В этих словах есть лишь одна неточность: на самом деле буря в нем уже давно бушевала.
Второй раздел И[стории]. Б[олезни]. содержит данные о заболевании, жалобы больного, сведения о проявлении болезни в прошлом (анамнез болезни), условиях жизни, состоянии здоровья родственников, результаты объективного исследования больного по отдельным системам и органам, специальных лабораторных исследованиях, проведенных в первые 1–2 дня с момента поступления и послуживших для установления предварительного диагноза…
В 1887–1892 годы доктор Зигмунд Фрейд продолжает принимать больных неврастенией или тех, кто считал, что он ею болен. В большинстве своем, как уже говорилось, это были женщины, и по мере роста популярности молодого врача его пациентки становились всё богаче. В 1888 году одной из таких пациенток стала жена банкира Анна фон Либен, которую позже в «Этюдах об истерии» Фрейд назвал Цецилией М.

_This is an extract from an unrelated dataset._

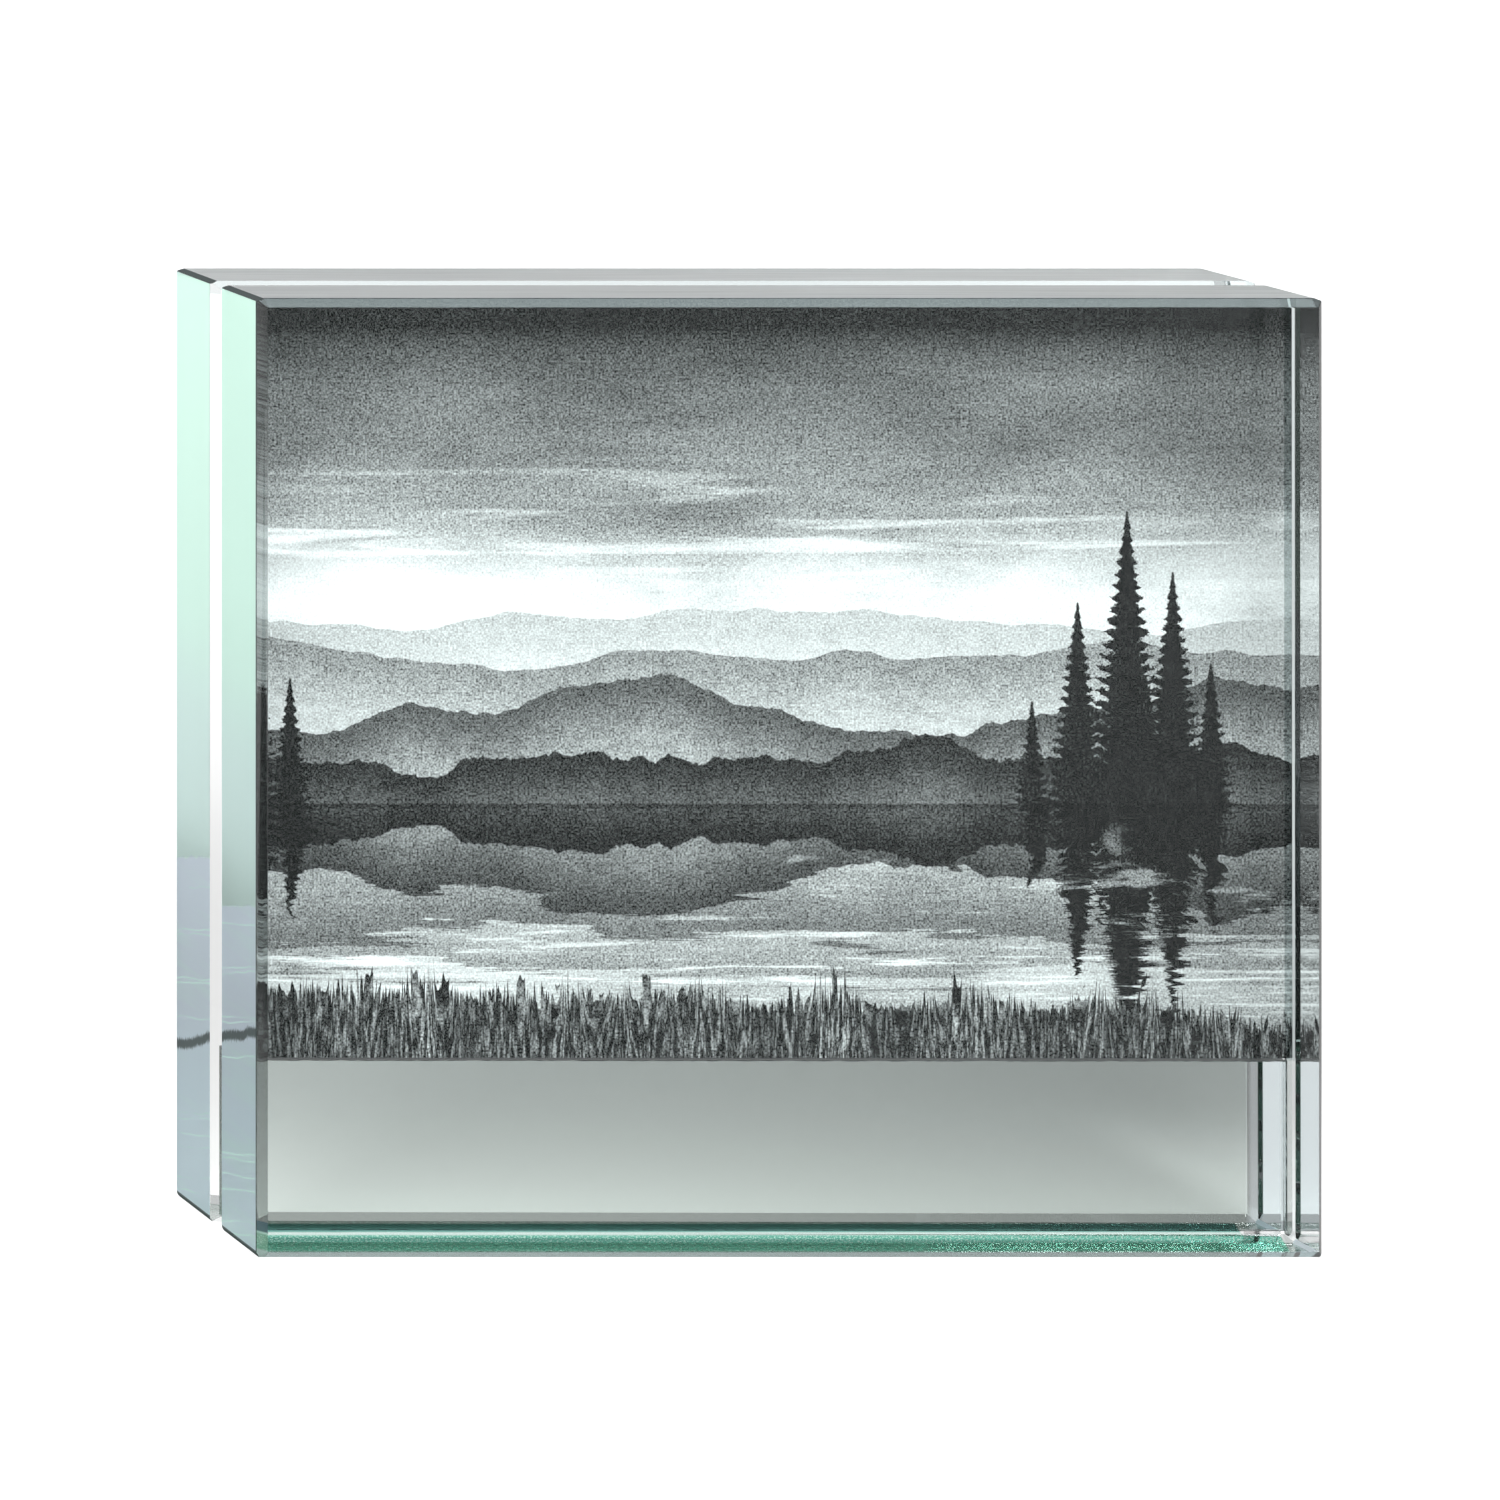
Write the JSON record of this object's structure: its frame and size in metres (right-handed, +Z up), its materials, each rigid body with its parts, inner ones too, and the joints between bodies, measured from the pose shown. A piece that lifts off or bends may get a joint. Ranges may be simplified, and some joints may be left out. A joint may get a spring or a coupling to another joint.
{
  "type": "glass picture frame",
  "caption": "Free-standing glass picture frame: bevelled glass blocks bonded along the foot with a clear spacer strip, leaving a slot above it that holds a landscape photographic print.",
  "frame": {"origin": "on the surface that the frame stands on, under the middle of its width and depth", "axes": "+X along the width, to the right as seen from the front, +Y to the back, +Z up"},
  "size_m": [0.18, 0.0316, 0.162],
  "materials": {
    "clear_glass": "polished plate glass with a faint green cast",
    "clear_strip": "clear acrylic with saw-cut edges",
    "clear_adhesive": "clear bonding film",
    "print_paper": "resin-coated photo paper, satin, black and white picture on the front and white back"
  },
  "bodies": {
    "frame": {"front_block": "clear_glass", "rear_block": "clear_glass", "spacer_strip": "clear_strip", "front_adhesive": "clear_adhesive", "rear_adhesive": "clear_adhesive"},
    "print": {"photo_print": "print_paper"}
  },
  "joints": [
    {"name": "print_slide", "type": "slide", "parent": "frame", "child": "print", "axis": [0, 0, 1], "range_m": [0, 0.135]}
  ]
}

Вероятно, Фрейд и Брейер познакомились с Анной на одном из устраиваемых ею светских коктейлей, на которые в числе прочих приглашались и модные врачи. Видимо, Анна фон Либен поначалу обратилась за помощью к более опытному и известному Брейеру, но тот (возможно, опасаясь повторения истории с Бертой Паппенгейм) поспешил передать ее Фрейду, оставив за собой роль «старшего», консультирующего партнера. И Брейера можно было понять: госпожа фон Либен требовала к себе врача едва ли не ежедневно, а то и по несколько раз на дню. Словом, налицо была не невралгия, как поначалу предположил Брейер, а самая что ни на есть, с точки зрения Фрейда, типичная истерия со всеми характерными симптомами: «галлюцинации, боли, спазмы, долгие напыщенные речи».
Фрейд лечил Анну фон Либен всё тем же гипнозом (которым он, по общему мнению, владел крайне слабо), электротерапией, гидротерапией, а также, возможно, морфием. Во всяком случае, иначе трудно понять, почему после того как Брейер и Фрейд наотрез отказались выписать ей «лекарство», у Анны начались галлюцинации, во время которых она увидела их обоих повешенными на дереве — это и в самом деле похоже на мстительный бред наркоманки, которой отказали в наркотике. Но главное заключалось в том, что, выслушивая «долгие напыщенные речи» фон Либен, после которых, как и в случае с Паппенгейм, наблюдалось облегчение состояния, Фрейд вновь убедился, что во время такого свободного словоизлияния можно немало узнать об источниках психологических травм пациента. Это, в свою очередь, было чрезвычайно важным шагом вперед в заложении основы будущего метода свободных ассоциаций.